• DATA PROVIDED

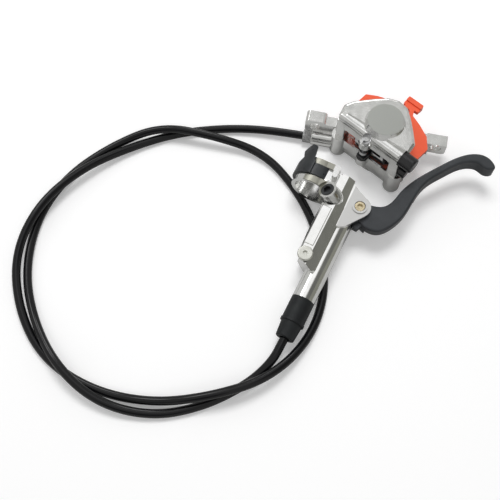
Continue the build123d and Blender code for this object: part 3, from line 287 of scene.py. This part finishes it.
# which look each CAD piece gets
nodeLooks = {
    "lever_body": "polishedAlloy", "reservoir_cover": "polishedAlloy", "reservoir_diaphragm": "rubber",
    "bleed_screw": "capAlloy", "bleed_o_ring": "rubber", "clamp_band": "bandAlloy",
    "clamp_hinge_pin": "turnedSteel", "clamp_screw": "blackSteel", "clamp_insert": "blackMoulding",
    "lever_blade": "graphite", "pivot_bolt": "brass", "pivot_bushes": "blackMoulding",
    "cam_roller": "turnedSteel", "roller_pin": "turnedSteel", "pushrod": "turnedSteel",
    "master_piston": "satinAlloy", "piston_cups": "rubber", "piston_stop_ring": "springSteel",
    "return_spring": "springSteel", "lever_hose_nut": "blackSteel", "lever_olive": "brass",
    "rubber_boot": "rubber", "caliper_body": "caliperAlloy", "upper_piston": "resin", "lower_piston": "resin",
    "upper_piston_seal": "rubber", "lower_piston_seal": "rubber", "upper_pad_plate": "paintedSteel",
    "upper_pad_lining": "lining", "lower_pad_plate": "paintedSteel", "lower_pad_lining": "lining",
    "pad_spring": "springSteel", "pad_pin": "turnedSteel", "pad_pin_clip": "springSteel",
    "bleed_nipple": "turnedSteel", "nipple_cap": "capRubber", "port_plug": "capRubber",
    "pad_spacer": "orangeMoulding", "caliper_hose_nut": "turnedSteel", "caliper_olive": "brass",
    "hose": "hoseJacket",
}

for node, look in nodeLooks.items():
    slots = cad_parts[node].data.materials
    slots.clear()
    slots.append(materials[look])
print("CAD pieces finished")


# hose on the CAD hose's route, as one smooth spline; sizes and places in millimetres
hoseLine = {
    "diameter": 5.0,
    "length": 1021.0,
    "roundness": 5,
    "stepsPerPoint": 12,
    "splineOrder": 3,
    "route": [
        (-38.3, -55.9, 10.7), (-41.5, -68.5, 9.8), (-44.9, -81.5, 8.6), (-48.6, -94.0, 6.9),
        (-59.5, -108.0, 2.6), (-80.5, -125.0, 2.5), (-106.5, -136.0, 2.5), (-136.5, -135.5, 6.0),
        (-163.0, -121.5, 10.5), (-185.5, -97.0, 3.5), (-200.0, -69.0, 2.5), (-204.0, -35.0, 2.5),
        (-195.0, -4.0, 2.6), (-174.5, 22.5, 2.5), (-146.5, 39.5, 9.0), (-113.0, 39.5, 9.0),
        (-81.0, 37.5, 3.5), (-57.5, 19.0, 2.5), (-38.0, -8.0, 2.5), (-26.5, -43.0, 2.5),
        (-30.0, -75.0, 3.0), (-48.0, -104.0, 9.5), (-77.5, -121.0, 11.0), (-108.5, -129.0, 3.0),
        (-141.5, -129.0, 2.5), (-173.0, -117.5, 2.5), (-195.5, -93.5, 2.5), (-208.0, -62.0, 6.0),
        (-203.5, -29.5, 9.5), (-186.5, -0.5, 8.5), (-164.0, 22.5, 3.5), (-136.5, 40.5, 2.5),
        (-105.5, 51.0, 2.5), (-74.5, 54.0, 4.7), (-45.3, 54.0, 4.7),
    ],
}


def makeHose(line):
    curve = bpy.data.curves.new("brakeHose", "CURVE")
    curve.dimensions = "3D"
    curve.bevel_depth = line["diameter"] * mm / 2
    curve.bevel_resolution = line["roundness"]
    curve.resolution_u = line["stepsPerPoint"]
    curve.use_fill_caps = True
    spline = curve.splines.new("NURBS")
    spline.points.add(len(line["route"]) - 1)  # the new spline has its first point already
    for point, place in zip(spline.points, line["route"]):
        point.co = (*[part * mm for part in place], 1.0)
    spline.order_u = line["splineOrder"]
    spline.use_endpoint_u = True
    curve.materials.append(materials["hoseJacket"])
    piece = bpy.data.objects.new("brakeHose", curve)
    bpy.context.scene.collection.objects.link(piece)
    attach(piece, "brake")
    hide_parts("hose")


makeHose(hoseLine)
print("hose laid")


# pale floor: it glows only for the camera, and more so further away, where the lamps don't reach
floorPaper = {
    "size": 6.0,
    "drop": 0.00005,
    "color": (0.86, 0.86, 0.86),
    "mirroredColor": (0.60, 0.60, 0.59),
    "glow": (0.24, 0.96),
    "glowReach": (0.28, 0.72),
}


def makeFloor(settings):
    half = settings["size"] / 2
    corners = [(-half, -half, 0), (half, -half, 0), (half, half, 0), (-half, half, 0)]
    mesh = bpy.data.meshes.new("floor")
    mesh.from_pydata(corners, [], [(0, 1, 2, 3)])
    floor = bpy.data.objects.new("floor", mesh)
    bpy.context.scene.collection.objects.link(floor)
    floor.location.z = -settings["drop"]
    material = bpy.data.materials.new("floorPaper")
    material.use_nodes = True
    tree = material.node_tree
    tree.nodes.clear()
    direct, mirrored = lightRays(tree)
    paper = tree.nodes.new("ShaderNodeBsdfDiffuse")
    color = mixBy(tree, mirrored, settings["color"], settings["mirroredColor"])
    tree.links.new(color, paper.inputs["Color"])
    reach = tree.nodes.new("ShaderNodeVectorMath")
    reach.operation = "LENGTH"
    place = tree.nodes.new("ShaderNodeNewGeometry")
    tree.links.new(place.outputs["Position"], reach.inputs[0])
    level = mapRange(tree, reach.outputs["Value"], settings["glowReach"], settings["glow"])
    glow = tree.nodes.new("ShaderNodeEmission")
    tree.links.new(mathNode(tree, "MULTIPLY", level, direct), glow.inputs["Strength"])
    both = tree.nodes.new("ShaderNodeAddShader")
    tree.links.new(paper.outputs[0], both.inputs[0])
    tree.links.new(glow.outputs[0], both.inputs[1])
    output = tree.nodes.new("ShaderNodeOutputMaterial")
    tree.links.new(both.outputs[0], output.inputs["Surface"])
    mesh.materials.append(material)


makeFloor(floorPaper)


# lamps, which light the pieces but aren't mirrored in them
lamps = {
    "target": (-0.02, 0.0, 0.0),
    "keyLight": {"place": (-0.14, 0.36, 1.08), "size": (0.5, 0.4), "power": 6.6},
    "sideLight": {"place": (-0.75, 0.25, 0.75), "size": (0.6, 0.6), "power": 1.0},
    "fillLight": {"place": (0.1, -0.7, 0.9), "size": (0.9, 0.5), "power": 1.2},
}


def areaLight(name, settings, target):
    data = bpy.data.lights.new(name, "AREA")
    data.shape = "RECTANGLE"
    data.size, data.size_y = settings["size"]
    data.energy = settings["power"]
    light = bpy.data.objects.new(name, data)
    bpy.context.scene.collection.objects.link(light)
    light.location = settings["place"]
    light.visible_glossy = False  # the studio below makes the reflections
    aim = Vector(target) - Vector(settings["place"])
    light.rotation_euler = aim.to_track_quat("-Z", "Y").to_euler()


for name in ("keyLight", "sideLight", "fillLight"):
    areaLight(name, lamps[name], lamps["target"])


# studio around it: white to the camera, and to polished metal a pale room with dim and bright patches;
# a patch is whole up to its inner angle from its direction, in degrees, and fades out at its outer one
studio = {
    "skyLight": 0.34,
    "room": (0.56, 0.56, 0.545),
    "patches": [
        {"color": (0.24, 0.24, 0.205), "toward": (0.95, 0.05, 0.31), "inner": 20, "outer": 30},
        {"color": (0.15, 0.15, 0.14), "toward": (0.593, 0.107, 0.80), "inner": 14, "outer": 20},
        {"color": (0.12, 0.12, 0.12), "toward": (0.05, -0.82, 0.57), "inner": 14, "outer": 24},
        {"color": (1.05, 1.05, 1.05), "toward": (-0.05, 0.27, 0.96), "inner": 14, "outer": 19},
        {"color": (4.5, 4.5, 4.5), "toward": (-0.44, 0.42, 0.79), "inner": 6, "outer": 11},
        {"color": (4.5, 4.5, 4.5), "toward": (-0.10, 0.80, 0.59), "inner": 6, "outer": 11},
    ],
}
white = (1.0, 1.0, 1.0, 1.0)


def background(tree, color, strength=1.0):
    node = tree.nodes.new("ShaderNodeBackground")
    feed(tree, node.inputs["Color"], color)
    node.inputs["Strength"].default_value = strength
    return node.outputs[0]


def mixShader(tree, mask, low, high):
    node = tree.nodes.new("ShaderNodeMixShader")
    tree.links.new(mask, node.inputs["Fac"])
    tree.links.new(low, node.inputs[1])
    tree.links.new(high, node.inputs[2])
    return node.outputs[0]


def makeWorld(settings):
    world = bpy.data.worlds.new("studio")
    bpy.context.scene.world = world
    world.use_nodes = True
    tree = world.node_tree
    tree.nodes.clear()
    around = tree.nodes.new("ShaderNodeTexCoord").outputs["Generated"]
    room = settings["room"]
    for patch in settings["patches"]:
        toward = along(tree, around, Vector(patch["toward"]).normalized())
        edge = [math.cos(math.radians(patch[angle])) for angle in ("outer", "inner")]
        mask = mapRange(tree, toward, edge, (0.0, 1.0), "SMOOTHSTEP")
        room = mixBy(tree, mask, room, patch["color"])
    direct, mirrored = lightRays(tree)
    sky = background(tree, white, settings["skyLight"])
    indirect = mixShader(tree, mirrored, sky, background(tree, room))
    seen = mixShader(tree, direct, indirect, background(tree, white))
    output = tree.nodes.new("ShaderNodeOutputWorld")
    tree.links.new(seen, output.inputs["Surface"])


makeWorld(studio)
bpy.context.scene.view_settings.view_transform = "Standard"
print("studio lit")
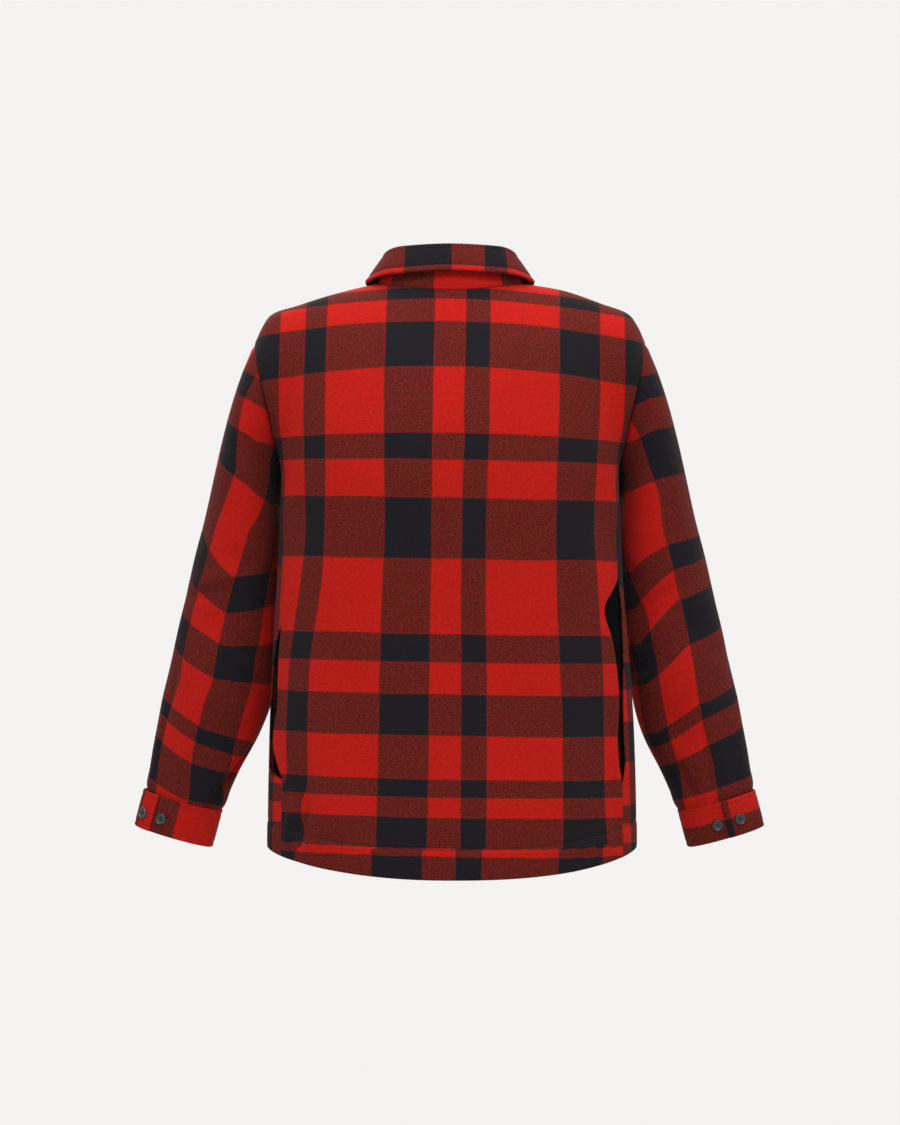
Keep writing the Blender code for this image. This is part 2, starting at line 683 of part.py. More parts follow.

• PROBLEM TO SOLVE
Find all lines holding the string "this" and copy them.

• CORRECT OUTPUT
Continue the build123d and Blender code for this object: part 3, from line 287 of scene.py. This part finishes it.
Keep writing the Blender code for this image. This is part 2, starting at line 683 of part.py. More parts follow.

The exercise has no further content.